January 15, 2013

Women's cricket

Taylor can make the jump

The news that Sarah Taylor could be playing men's second XI cricket next year has sparked plenty of interest and reaction. Someone who has followed her career close, Mike Selvey of the Guardian, is of no doubt that she can make the step up.

As a batsman, Taylor is a rarity in women's cricket in that she has a well-developed offside game: her cover driving last summer was as exquisite as any that came from the bat of Hashim Amla or Ian Bell. When she needs to hit over the top it is significant that she can go over mid-off rather than the default leg-side that women tend to favour as the only means of gaining power in the stroke. But she will have to learn to cope in different ways.

The story came from a full interview by Donald McRae, in the Guardian, ahead of the World Cup.

Taylor offers enjoyable company whether talking about herself as "a whisky girl" who enjoys celebrating or when displaying her more reflective side. "Previous to my break I was really bubbly - but I was probably too upbeat and it rubbed some people up the wrong way. I've calmed down. I don't want to be that bubbly person all the time because if I'm having a bad day I'll just say it. But I've got my best mate in the team - Georgia Elwiss - and we're rooming together during the World Cup."

However, in the Daily Telegraph, a professional gambler, writing under that heading, casts doubt on Taylor's chances.
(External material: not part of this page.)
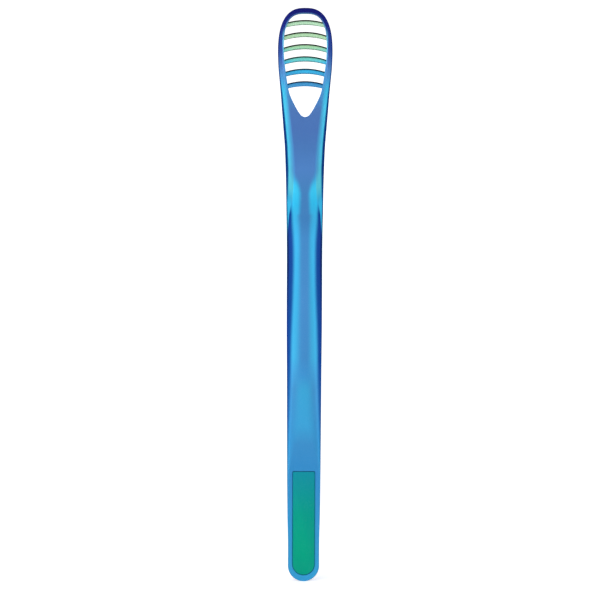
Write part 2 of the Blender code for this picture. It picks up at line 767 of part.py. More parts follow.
def first_rib():
    return OVERALL_HEIGHT * RECESS_TOP_SHARE - RECESS_LENGTH * RIB_MARGIN_SHARES[0]


def rib_half(z):
    return HALF_GRIP * along(RIB_HALF_SHARES, z / OVERALL_HEIGHT)


def pad_outline(margin):
    """Outline of the ribbed pad: it narrows downward with the ribs, its corners rounded."""
    top = OVERALL_HEIGHT * RECESS_TOP_SHARE - RIB_WIDTH / 2
    foot = OVERALL_HEIGHT * RECESS_FOOT_SHARE + RIB_WIDTH * PAD_FOOT_SHARE
    side = HALF_GRIP * PAD_MARGIN_SHARE + margin
    corner = RIB_WIDTH
    right = []
    for z, up in ((foot, -1), (top, 1)):
        for k in range(SMALL_ROUND_STEPS + 1):
            turn = math.pi / 2 * (k / SMALL_ROUND_STEPS - (up < 0))
            right.append((rib_half(z) + side - corner * (1 - math.cos(turn)),
                          z + up * (margin - corner) + corner * math.sin(turn)))
    return right + [(-x, z) for x, z in reversed(right)]


def make_pad(material):
    """Pad with the thumb ribs standing on it."""
    pad = prism("thumb_grip_pad", pad_outline(0.0), 0.0, PAD_THICKNESS, in_recess)
    pad.data.materials.append(material)
    foot = -RIB_EMBED / RIB_HEIGHT
    profile = [(-0.5, foot)] + list(RIB_PROFILE_SHARES) + [(0.5, foot)]
    ends = [(-across, scale) for across, scale in reversed(RIB_END_SHARES)] + list(RIB_END_SHARES)
    count = len(profile)
    points, faces = [], []
    for n in range(RIB_COUNT):
        z = first_rib() - RIB_PITCH * n
        offset = len(points)
        for across, scale in ends:
            for along_z, up in profile:
                height = up * RIB_HEIGHT * (scale if up > 0 else 1.0)
                level = z + along_z * RIB_WIDTH * scale
                points.append((rib_half(z) * across, recess_floor(z) - height, level))
        for e in range(len(ends) - 1):
            for k in range(count):
                m = (k + 1) % count
                a = offset + e * count
                faces.append((a + k, a + m, a + count + m, a + count + k))
        faces.append(tuple(offset + k for k in range(count)))
        faces.append(tuple(offset + (len(ends) - 1) * count + k for k in reversed(range(count))))
    ribs = make_object("rib_solids", points, faces, None)
    boolean(pad, ribs, "UNION")
    return pad


def plate_outline(margin):
    """Label plate in its own plane: round foot, small corners at the top."""
    half = PLATE_WIDTH / 2 + margin
    foot = OVERALL_HEIGHT * PLATE_FOOT_SHARE
    centre = foot + PLATE_WIDTH / 2
    top = foot + PLATE_LENGTH + margin
    corner = PLATE_CORNER + margin
    outline = []
    for k in range(ROUND_STEPS + 1):
        turn = math.pi + math.pi * k / ROUND_STEPS
        outline.append((half * math.cos(turn), centre + half * math.sin(turn)))
    for side in (1, -1):
        for k in range(SMALL_ROUND_STEPS + 1):
            turn = math.pi / 2 * (k / SMALL_ROUND_STEPS + (side < 0))
            outline.append((side * (half - corner) + corner * math.cos(turn),
                            top - corner + corner * math.sin(turn)))
    return outline


def on_back(u, v, depth):
    """Point on the flat back of the tail, depth measured into the handle."""
    return (u, straight(back, v, 0.0, FLAT_BACK_SHARE) - depth, v)


def main():
    clear_scene()
    body_plastic = make_material("handle_plastic", (0.065, 0.175, 0.52), 0.18)
    blade_plastic = make_material("blade_plastic", (0.06, 0.20, 0.50), 0.18)
    grip_plastic = make_material("grip_plastic", (0.05, 0.13, 0.42), 0.25)
    label_plastic = make_material("label_plastic", (0.01, 0.32, 0.33), 0.3)

    handle = make_handle(body_plastic)
    reach = GRIP_DEPTH
    recess = prism("recess_cutter", recess_outline(), -reach, 0.0, in_recess)
    boolean(handle, recess, "DIFFERENCE")
    pocket = prism("pad_cutter", pad_outline(PAD_GAP), -reach, PAD_THICKNESS + PAD_GAP, in_recess)
    boolean(handle, pocket, "DIFFERENCE")
    well = prism("label_cutter", plate_outline(PLATE_GAP), -reach,
                 PLATE_THICKNESS + PLATE_FLOOR_GAP, on_back)
    boolean(handle, well, "DIFFERENCE")
    make_pad(grip_plastic)
    plate = prism("label_plate", plate_outline(0.0), 0.0, PLATE_THICKNESS, on_back)
    plate.data.materials.append(label_plastic)
    make_lip(blade_plastic)
    for number in range(2, BLADE_COUNT + 1):
        make_blade(number, blade_plastic)


main()
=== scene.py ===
"""Looks of the tongue cleaner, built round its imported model. The handle, the blades, the ribbed grip
and the label plate are made again from the same sizes as the solids, finer and without their gaps,
because the real thing is one moulding. Metres, Z up, blades towards -Y."""

import math

import bmesh
import bpy
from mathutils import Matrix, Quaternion, Vector


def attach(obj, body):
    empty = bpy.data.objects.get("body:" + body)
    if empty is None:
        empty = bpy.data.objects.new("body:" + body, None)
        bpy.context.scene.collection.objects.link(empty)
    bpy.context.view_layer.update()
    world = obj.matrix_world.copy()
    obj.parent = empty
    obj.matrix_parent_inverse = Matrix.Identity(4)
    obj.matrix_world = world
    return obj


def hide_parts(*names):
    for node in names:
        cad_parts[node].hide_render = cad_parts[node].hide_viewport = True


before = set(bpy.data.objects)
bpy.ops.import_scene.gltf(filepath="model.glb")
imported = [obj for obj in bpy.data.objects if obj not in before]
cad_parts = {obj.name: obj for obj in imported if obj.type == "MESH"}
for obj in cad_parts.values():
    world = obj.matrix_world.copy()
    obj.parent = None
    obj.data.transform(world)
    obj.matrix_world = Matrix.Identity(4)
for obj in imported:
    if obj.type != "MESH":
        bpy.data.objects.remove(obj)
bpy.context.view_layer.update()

# Overall sizes

OVERALL_HEIGHT = 0.200
GRIP_WIDTH = 0.01225
GRIP_DEPTH = 0.0077
TAIL_WIDTH = 0.0108
HEAD_WIDTH = 0.0189
OPENING_WIDTH = 0.0148
EDGE_RADIUS = 0.00025
TAIL_CORNER = 0.0007
TAIL_RISE = 0.0049

# Scraper blades

BLADE_COUNT = 7
BLADE_PITCH = 0.00446
BLADE_THICKNESS = 0.00115
BLADE_RIM = 0.00085
BLADE_ARCH_RADIUS = 0.021
BLADE_REACH = 0.00597

# Thumb grip

RECESS_DEPTH = 0.00055
RIB_COUNT = 14
RIB_HEIGHT = 0.00053
RIB_EMBED = 0.0003

# Label plate

PLATE_WIDTH = 0.0077
PLATE_LENGTH = 0.0362
PLATE_THICKNESS = 0.0005
PLATE_CORNER = 0.0004
PLATE_GAP = 0.00016
PLATE_FLOOR_GAP = 0.00015

# Draw direction of the mould through the head: how far it falls for each length it goes forward

DRAW_SLOPE = 0.364

# Each table pairs a share of OVERALL_HEIGHT with a share of the size named in its heading.

# Front face, as shares of GRIP_DEPTH
FRONT_SHARES = (
    (0.000, -0.532), (0.045, -0.515), (0.090, -0.490), (0.145, -0.471), (0.200, -0.490),
    (0.256, -0.535), (0.312, -0.617), (0.340, -0.662), (0.368, -0.682), (0.400, -0.680),
    (0.565, -0.675), (0.577, -0.668), (0.592, -0.615), (0.620, -0.490), (0.648, -0.371),
    (0.676, -0.262), (0.704, -0.150), (0.731, -0.053), (0.759, 0.024), (0.787, 0.095),
    (0.829, 0.179), (0.850, 0.207), (0.876, 0.219), (0.897, 0.194), (0.918, 0.121),
    (0.939, -0.005), (0.960, -0.141), (0.980, -0.292), (1.000, -0.455),
)
# Back face, as shares of GRIP_DEPTH
BACK_SHARES = (
    (0.000, 0.565), (0.090, 0.529), (0.180, 0.494), (0.270, 0.458), (0.325, 0.400),
    (0.368, 0.356), (0.410, 0.340), (0.480, 0.328), (0.563, 0.322), (0.620, 0.324),
    (0.675, 0.358), (0.731, 0.402), (0.787, 0.471), (0.829, 0.532), (0.860, 0.545),
    (0.892, 0.517), (0.913, 0.453), (0.934, 0.350), (0.955, 0.190), (0.976, -0.004),
    (1.000, -0.270),
)
# Growth of the half width from the grip to the head, as shares of the difference
HEAD_GROWTH_SHARES = (
    (0.500, 0.000), (0.573, 0.012), (0.645, 0.066), (0.704, 0.130), (0.732, 0.182),
    (0.760, 0.255), (0.795, 0.414), (0.827, 0.564), (0.859, 0.714), (0.880, 0.835),
    (0.901, 0.945), (0.923, 1.000),
)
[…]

Cricket is 80 per cent a game of technique, speedy reactions and sharp coordination - so in a lot of ways there's no reason why women can't compete with men. I cannot deny Taylor's debut for a men's team would be great viewing from a curiosity point of view. It would be fascinating to see her batting against spin bowlers. Plus, as she's a wicket-keeper, which is a very technical and athletic position, there is no reason why a world-class women's cricketer couldn't well be up to standard in county 2nd XI. However, I still think it will be a huge challenge for her because the remaining 20 per cent of the game relies on power.